Union

Dialogue, Union by Kit No Comments »

My Dear Kat,

I want to write about union. It’s a difficult subject, especially for me, because it flies in the face of everyday experience, but time after time we have this experience of union, of oneness. It occurs most often when we are sexual, but plain physical contact can bring it out, too. I want to be clear on one point: there is no loss of self; instead, the experience is of myself and of us simultaneously. I don’t mean a sense of you and your body. It’s a sense of a third autonomous center that only comes into existence (or is perceived, don’t know which) when my own ego and intentionality are quietened.

Sounds strange, right? But here’s the next strange thing: that when you or I talk about this, the other says “Uh-huh … yes … right” and there is no disagreement on the experience. I cannot imagine that much agreement happening were we having separate hallucinatory experiences.
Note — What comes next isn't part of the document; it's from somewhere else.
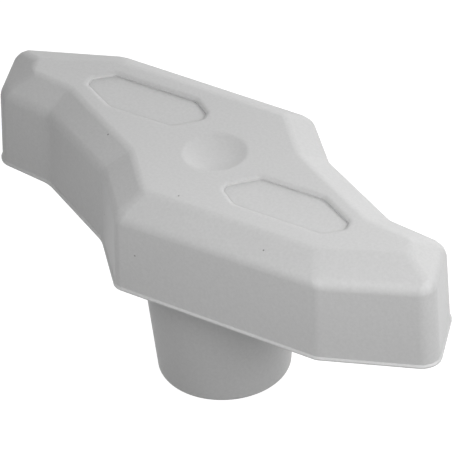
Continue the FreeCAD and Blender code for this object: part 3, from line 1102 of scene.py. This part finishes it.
@dataclass
class Studio:
    """Pale floor, plain soft lamps and the camera, with angles in degrees and distances in metres."""

    camera_turn: float = 41.70
    camera_height: float = 38.49
    camera_distance: float = 0.493
    pan: float = 0.12
    tilt: float = 2.12
    roll: float = -2.75
    lens: float = 286.9
    lamps: tuple[Lamp, ...] = (
        Lamp("back_lamp_low", turn=150.0, height=10.0, power=0.478),
        Lamp("back_lamp", turn=180.0, height=35.0, power=0.37),
        near_lamp("front_lamp_low", turn=50.0, height=12.0, power=0.068),
        near_lamp("front_lamp", turn=20.0, height=40.0, power=0.072),
        near_lamp("left_lamp", turn=-45.0, height=40.0, power=0.177),
        near_lamp("side_lamp", turn=80.0, height=40.0, power=0.19),
    )
    floor_tone: float = 0.25
    floor_glow: float = 0.95
    floor_radius: float = 3.0
    floor_steps: int = 64

    def build(self) -> None:
        """Set up the floor, the world, the lamps and the camera."""
        self._floor()
        self._world()
        for lamp in self.lamps:
            lamp.place(self.camera_turn)
        self._camera()

    def _seen(self, bench: NodeBench) -> bpy.types.NodeSocket:
        """Return a mask that is 1 for what the camera sees straight, mirrored or through glass.

        Args:
            bench: where the nodes go.

        Returns:
            The mask's socket.
        """
        path = bench.add("ShaderNodeLightPath", "light_path").outputs
        mirrored = bench.math("ADD", "camera_or_mirrored", path["Is Camera Ray"], path["Is Glossy Ray"])
        every = bench.math("ADD", "camera_mirrored_or_through", mirrored, path["Is Transmission Ray"])
        return bench.math("MINIMUM", "seen", every, 1.0)

    def _floor(self) -> None:
        """Lay the pale floor, which glows enough to look white and still takes the shadow."""
        bm = bmesh.new()
        bmesh.ops.create_circle(bm, cap_ends=True, radius=self.floor_radius, segments=self.floor_steps)
        mesh = bpy.data.meshes.new("studio_floor")
        bm.to_mesh(mesh)
        bm.free()
        floor = bpy.data.objects.new("studio_floor", mesh)
        bpy.context.scene.collection.objects.link(floor)
        paper = bpy.data.materials.new("pale_paper")
        paper.use_nodes = True
        paper.node_tree.nodes.clear()
        bench = NodeBench(paper.node_tree)
        sheet = bench.add("ShaderNodeBsdfDiffuse", "sheet")
        sheet.inputs["Color"].default_value = (self.floor_tone,) * 3 + (1.0,)
        glow = bench.add("ShaderNodeEmission", "glow")
        strength = bench.math("MULTIPLY", "glow_strength", self._seen(bench), self.floor_glow)
        bench.link(strength, glow.inputs["Strength"])
        both = bench.add("ShaderNodeAddShader", "sheet_and_glow")
        bench.link(sheet.outputs[0], both.inputs[0])
        bench.link(glow.outputs[0], both.inputs[1])
        side = bench.add("ShaderNodeNewGeometry", "side")
        clear = bench.add("ShaderNodeBsdfTransparent", "clear_from_below")
        mix = bench.add("ShaderNodeMixShader", "one_sided")
        bench.link(side.outputs["Backfacing"], mix.inputs[0])
        bench.link(both.outputs[0], mix.inputs[1])
        bench.link(clear.outputs[0], mix.inputs[2])
        output = bench.add("ShaderNodeOutputMaterial", "output")
        bench.link(mix.outputs[0], output.inputs["Surface"])
        mesh.materials.append(paper)

    def _world(self) -> None:
        """Show the surroundings as white, though only the lamps light the knob."""
        world = bpy.data.worlds.new("studio_world")
        bpy.context.scene.world = world
        world.use_nodes = True
        world.node_tree.nodes.clear()
        bench = NodeBench(world.node_tree)
        white = bench.add("ShaderNodeBackground", "white_surroundings")
        white.inputs["Color"].default_value = (1.0, 1.0, 1.0, 1.0)
        bench.link(self._seen(bench), white.inputs["Strength"])
        output = bench.add("ShaderNodeOutputWorld", "output")
        bench.link(white.outputs[0], output.inputs["Surface"])

    def _camera(self) -> None:
        """Stand the camera at the photograph's angle."""
        data = bpy.data.cameras.new("camera")
        data.lens = self.lens
        data.clip_start = 0.01
        data.clip_end = 20.0
        camera = bpy.data.objects.new("camera", data)
        bpy.context.scene.collection.objects.link(camera)
        stand = (
            Matrix.Rotation(math.radians(self.camera_turn), 3, "Z")
            @ Matrix.Rotation(math.radians(90.0 - self.camera_height), 3, "X")
        )
        aim = (
            Matrix.Rotation(math.radians(-self.pan), 3, "Y")
            @ Matrix.Rotation(math.radians(self.tilt), 3, "X")
            @ Matrix.Rotation(math.radians(self.roll), 3, "Z")
        )
        place = Matrix.Translation(stand.col[2] * self.camera_distance)
        camera.matrix_world = place @ (stand @ aim).to_4x4()
        bpy.context.scene.camera = camera


def main() -> None:
    """Build every piece and the studio in order, and report each piece."""
    logging.basicConfig(level=logging.INFO, format="%(name)s: %(message)s")
    for piece in (GripBody().make(), ThreadedBushing().make()):
        LOG.info("%s: %d faces", piece.name, len(piece.data.polygons))
    Studio().build()
    bpy.context.scene.view_settings.view_transform = "Standard"


if __name__ == "__main__":
    main()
So what is going on here? Two factors come into play for me. Firstly, I want to point out that experience trumps theory, or as I put it in my youth, “the fact precedes the explanation”.   Any theory has to accommodate the facts; if it doesn’t, it is deficient. Of course, illusions may exist — the car wheels caught on film appear to be spinning backwards — but the entire body of theory exists IN ORDER TO explain our experiences, so they must have a certain validity. Secondly, I like theories that explain the facts of my world; they organise it, make sense of it, and have useful predictive powers.

Bearing these two in mind, I propose that both realities are true: that we are both separate and one. This contradicts Aristotelian logic. Tough. Light is both a wave and a particle, which doesn’t make sense, either, but the evidence for it is overwhelming.

In order to make this more palatable, let me offer a metaphor: we are like pages in a book. Every page appears unique; it has its own number, its own words, its own meaning, yet we more easily see the book as the unit. Is there a similar one-ness to the world that we are failing to see?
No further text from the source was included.